Joseph A. MARCANTONIO, Plaintiff,
v.
PRIMORSK SHIPPING CORPORATION and A.L.T. Navigation, Ltd., Defendants.

No. 01-CV-11447-MEL.

United States District Court, D. Massachusetts.

February 19, 2002.

*55 Joseph G. Abromovitz, Boston, MA, for Plaintiff.

Dennis O. Brown, LeBoeuf, Lamb, Greene & MacRae, L.L.P., Boston, MA, for Defendants.

David B. Kaplan, Kaplan/Bond Group, Boston Fish Pier, Boston, MA, for Movant.

MEMORANDUM AND ORDER

LASKER, District Judge.

This case arises out of a shipping disaster on August 5, 2001, in which the T/V Virgo allegedly struck and sunk the F/V Starbound. Joseph A. Marcantonio was the master of the Starbound. Defendant Primorsk Shipping Corp. ("Primorsk") is a foreign corporation based in Nakhodka, Primorsky Province, Russian Federation, which allegedly operated the Virgo. Defendant A.L.T. Navigation, Ltd. ("ALT"), is a foreign corporation based in Nicosia, Cyprus, which allegedly owned the Virgo. Marcantonio sues in tort for negligence.

There are three pending motions: (1) Primorsk's Motion to Quash Service and Vacate Default; (2) Marcantonio's Motion to Enlarge Time to Serve ALT; and, (3) Giuseppe Cracchiolo's Motion to Intervene. The motion to quash is granted and the default judgment is vacated. Marcantonio's motion to enlarge time is granted. Cracchiolo's motion is denied without prejudice.

I.

In the early morning of August 5, 2001, the T/V Virgo allegedly struck and sunk the F/V Starbound. After the collision, three of the Starbound's crew died at sea, but Marcantonio, the ship's master, was rescued. A fifth crew member, Cracchiolo, was not aboard the ship.

Marcantonio commenced this action on August 21, 2001. On August 29, 2001, Gary Loder of Hill View Bay, Newfoundland, Canada, on behalf of Marcantonio, left a copy of a District of Massachusetts summons and the complaint with Vladimir Ponomarc, the captain of a vessel operated by Primorsk, in Long Harbour, Newfoundland, Canada. There was no Russian translation of the documents. Marcantonio also sent copies of the complaint to Primorsk's counsel in Newfoundland and New York. Marcantonio then made a return of service as to Primorsk, and moved for default judgment as to Primorsk on January 3, 2002, claiming to have properly served the corporation. On that representation, and because Primorsk had failed to answer the complaint, this Court granted the motion for default judgment on January 8, 2002.

II. Primorsk's Motion to Quash Service and Vacate Default

Primorsk moves to quash the service attempted on August 29, 2001, and to vacate the default judgment entered on January 8, 2002. Three questions must be *56 resolved: (1) was service effective? (2) if not, did Primorsk waive its objections to personal jurisdiction? and (3) under the circumstances, is vacating the default judgment appropriate?

A. Was Service Properly Made on Primorsk?

Primorsk contends that Marcantonio did not properly serve process on it.
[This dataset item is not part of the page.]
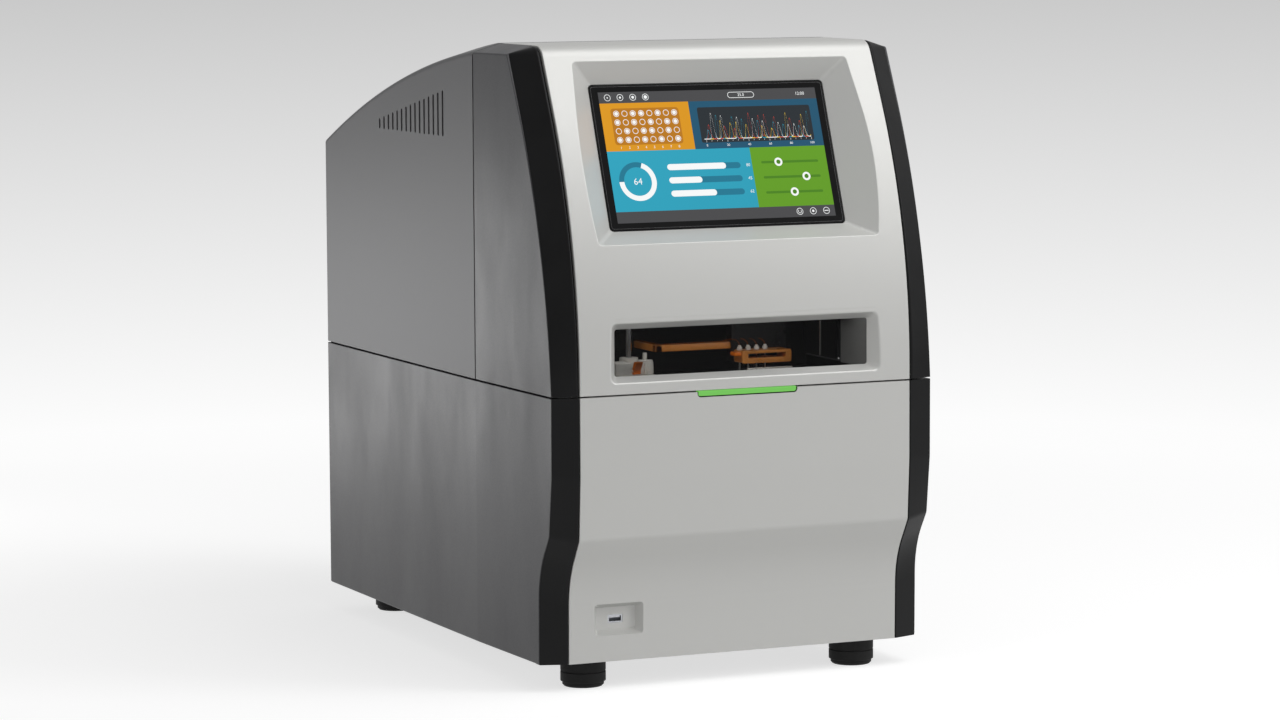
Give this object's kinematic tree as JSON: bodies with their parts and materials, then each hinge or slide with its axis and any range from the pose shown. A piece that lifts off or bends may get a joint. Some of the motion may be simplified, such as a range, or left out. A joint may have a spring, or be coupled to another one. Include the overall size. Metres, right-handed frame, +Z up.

It argues that one of two treaties regarding international service govern the present situation: (1) the Hague Convention on Service Abroad of Judicial and Extrajudicial Documents in Civil or Commercial Matters, 20 U.S.T. 361, reprinted in 28 U.S.C.A., Fed.R.Civ.P. 4 app. (the "Hague Convention"); or, (2) the Agreement Relating to the Procedure to be Followed in the Exchange of Letters Rogatory; Exchange of Notes at Moscow, November 22, 1935, codified at 49 Stat. 3849, Executive Agreement Series 83, 1935 U.S.T. LEXIS 52, 11 Benans 1262 (the "Moscow Agreement"). Primorsk argues that it was not served in accordance with either treaty's provisions.

Primorsk starts by pointing out that the United States, Canada, and the Russian Federation are signatories to the Hague Convention. The Hague Convention took effect in Canada on April 10, 1989, and in the Russian Federation on November 15, 2001. Primorsk asserts that when and where in effect, the Hague Convention is mandatory. Primorsk argues that since service was made in Canada, the date the Convention took effect in Canada, April 1989, should apply, even though Primorsk is from the Russian Federation. The Hague Convention requires service through a Central Authority designated in each country. It also requires service of certain documents, including a "Request for Service Abroad of Judicial or Extrajudicial Documents" in a format in accord with a form annexed to the Hague Convention, and which Primorsk argues should have been in the Russian language. Marcantonio has not observed these requirements.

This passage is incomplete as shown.